Apart from the incentives of Free-Zone Law 145 and other domestic legislation, a growing number of foreign companies chose the Dominican Republic as an investment site because of the twin plant scheme, or 936 scheme, with Puerto Rico under the CBI. The twin-plant concept allowed companies to benefit both from the exemption of United States import duties under the CBI and from income the tax exemptions granted to firms in Puerto Rico under Section 936 of the United States tax code, while also taking advantage of the Dominican Republic's low labor costs. As the Spanish-speaking country closest to Puerto Rico and the most prolific developer of free zones in the region, the Dominican Republic hosted over 50 percent of the seventy twinplant investments that had been recorded by 1989.
The National Council for Free Zones (Consejo Nacional de Zonas Francas--CNZF), within the Secretariat of State for Industry and Commerce, spearheaded free-zone development. A major justification for the development of free zones was the levels of employment that the generally labor-intensive work stimulated. Also, free zones provided hard currency, mostly in the form of wages, rent, utilities, and supplies, for a nation hungry for foreign exchange. By the late 1980s, however, jobs in the free zones were only beginning to make a dent in the country's chronically high unemployment, which had averaged about 25 percent for more than a decade.

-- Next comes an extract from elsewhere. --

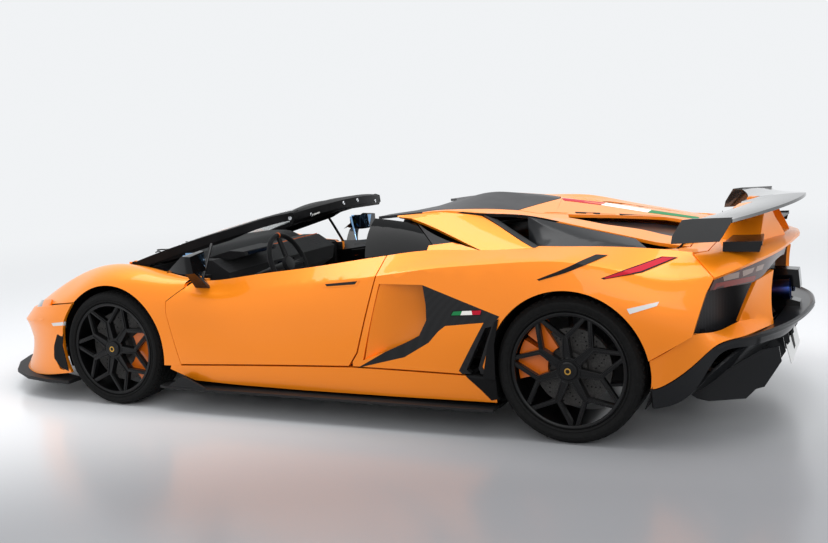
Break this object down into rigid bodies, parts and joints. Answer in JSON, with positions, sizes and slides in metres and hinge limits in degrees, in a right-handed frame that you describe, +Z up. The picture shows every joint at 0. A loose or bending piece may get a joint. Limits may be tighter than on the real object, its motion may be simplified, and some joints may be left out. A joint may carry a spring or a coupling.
{
  "type": "open-top mid-engined sports car",
  "caption": "Low wedge-shaped two-seat roadster with open roof, upswinging doors, mid engine under a louvred cover, rear wing and finned diffuser.",
  "frame": {"origin": "on the ground under the middle of the car", "axes": "+X forward, +Y to the driver's left, +Z up"},
  "size_m": [4.936, 2.2532, 1.122],
  "materials": {
    "body_paint": "gloss",
    "gloss_black": "gloss",
    "black_plastic": "matte",
    "screen_glass": "clear",
    "dark_glass": "tinted",
    "lamp_red": "gloss",
    "lamp_clear": "gloss",
    "exhaust_steel": "satin",
    "frame_alloy": "satin",
    "interior_leather": "matte",
    "engine_metal": "matte",
    "suspension_steel": "satin",
    "caliper_paint": "gloss",
    "tyre_rubber": "matte",
    "rim_black": "satin",
    "plate_white": "gloss",
    "brake_disc": "satin"
  },
  "bodies": {
    "car": {"front_bumper": "body_paint", "front_splitter": "gloss_black", "front_grilles": "black_plastic", "front_fenders": "body_paint", "windscreen": "screen_glass", "windscreen_frame": "gloss_black", "cowl": "black_plastic", "sill_panels": "body_paint", "side_skirts": "gloss_black", "rear_quarters": "body_paint", "side_blades": "gloss_black", "roof_deck": "gloss_black", "buttresses": "body_paint", "deck_vents": "gloss_black", "tail_deck": "body_paint", "rear_side_glass": "dark_glass", "rear_grille": "black_plastic", "tail_lamps": "lamp_red", "rear_bumper": "body_paint", "diffuser": "gloss_black", "exhaust": "exhaust_steel", "wing_blade": "gloss_black", "wing_pylons": "body_paint", "tub": "black_plastic", "frames": "frame_alloy", "dashboard": "interior_leather", "seats": "interior_leather", "steering_wheel": "interior_leather", "engine": "engine_metal", "suspension": "suspension_steel", "rear_calipers": "caliper_paint", "wheel_liners": "black_plastic", "headlamps": "lamp_clear", "side_glass_trim": "gloss_black", "number_plate": "plate_white", "plate_hanger": "black_plastic", "exhaust_surround": "gloss_black", "winglets": "gloss_black"},
    "wheel_front_left": {"tyre_front_left": "tyre_rubber", "rim_front_left": "rim_black", "disc_front_left": "brake_disc"},
    "wheel_front_right": {"tyre_front_right": "tyre_rubber", "rim_front_right": "rim_black", "disc_front_right": "brake_disc"},
    "wheel_rear_left": {"tyre_rear_left": "tyre_rubber", "rim_rear_left": "rim_black", "disc_rear_left": "brake_disc"},
    "wheel_rear_right": {"tyre_rear_right": "tyre_rubber", "rim_rear_right": "rim_black", "disc_rear_right": "brake_disc"},
    "hub_front_left": {"knuckle_front_left": "suspension_steel", "caliper_front_left": "caliper_paint"},
    "door_left": {"door_left": "body_paint", "mirror_left": "gloss_black"},
    "hub_front_right": {"knuckle_front_right": "suspension_steel", "caliper_front_right": "caliper_paint"},
    "door_right": {"door_right": "body_paint", "mirror_right": "gloss_black"},
    "bonnet": {"bonnet": "body_paint"},
    "engine_cover": {"engine_cover": "body_paint"}
  },
  "joints": [
    {"name": "steer_front_left", "type": "hinge", "parent": "car", "child": "hub_front_left", "pos_m": [1.256, 0.77, 0.3305], "axis": [0, 0, 1], "range_deg": [-25, 25]},
    {"name": "roll_front_left", "type": "hinge", "parent": "hub_front_left", "child": "wheel_front_left", "pos_m": [1.256, 0.86, 0.3305], "axis": [0, 1, 0], "continuous": true},
    {"name": "roll_rear_left", "type": "hinge", "parent": "car", "child": "wheel_rear_left", "pos_m": [-1.444, 0.845, 0.3555], "axis": [0, 1, 0], "continuous": true},
    {"name": "steer_front_right", "type": "hinge", "parent": "car", "child": "hub_front_right", "pos_m": [1.256, -0.77, 0.3305], "axis": [0, 0, 1], "range_deg": [-25, 25]},
    {"name": "roll_front_right", "type": "hinge", "parent": "hub_front_right", "child": "wheel_front_right", "pos_m": [1.256, -0.86, 0.3305], "axis": [0, 1, 0], "continuous": true},
    {"name": "roll_rear_right", "type": "hinge", "parent": "car", "child": "wheel_rear_right", "pos_m": [-1.444, -0.845, 0.3555], "axis": [0, 1, 0], "continuous": true},
    {"name": "open_door_left", "type": "hinge", "parent": "car", "child": "door_left", "pos_m": [0.738, 0.86, 0.712], "axis": [0, 0.9903, -0.1392], "range_deg": [0, 62]},
    {"name": "open_door_right", "type": "hinge", "parent": "car", "child": "door_right", "pos_m": [0.738, -0.86, 0.712], "axis": [0, 0.9903, 0.1392], "range_deg": [0, 62]},
    {"name": "open_bonnet", "type": "hinge", "parent": "car", "child": "bonnet", "pos_m": [1.356, 0, 0.775], "axis": [0, -1, 0], "range_deg": [0, 50]},
    {"name": "open_engine_cover", "type": "hinge", "parent": "car", "child": "engine_cover", "pos_m": [-1.947, 0, 0.942], "axis": [0, -1, 0], "range_deg": [0, 45]}
  ],
  "couplings": [
    {"joint": "steer_front_right", "follows": "steer_front_left", "ratio": 1}
  ]
}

Based on the export success of Southeast Asian nations, freezone development had a proven economic value, but it was not without policy trade-offs. Although the strategy provided numerous jobs, the new jobs that it created offered limited opportunity for advancement. Similarly, with the exception of information services and agro-processing, free-zone enterprises entailed limited technology transfer for longer-term development. Free-zone development also forged few economic links with the local economy because of the limited value added by assembly operations. Besides labor and utilities, few local inputs became part of the manufacturing process, mostly because of insufficient local supply, uneven quality, and certain government regulations. The rapid growth of free-zone construction also created some nationwide bottlenecks in cement production, the generation of electricity, and other basic services. Finally, the liberal tax and tariff exemptions extended to free-zone manufacturers reduced the potential revenue base of the government and forced domestic businesses and individuals to assume a greater portion of the tax burden.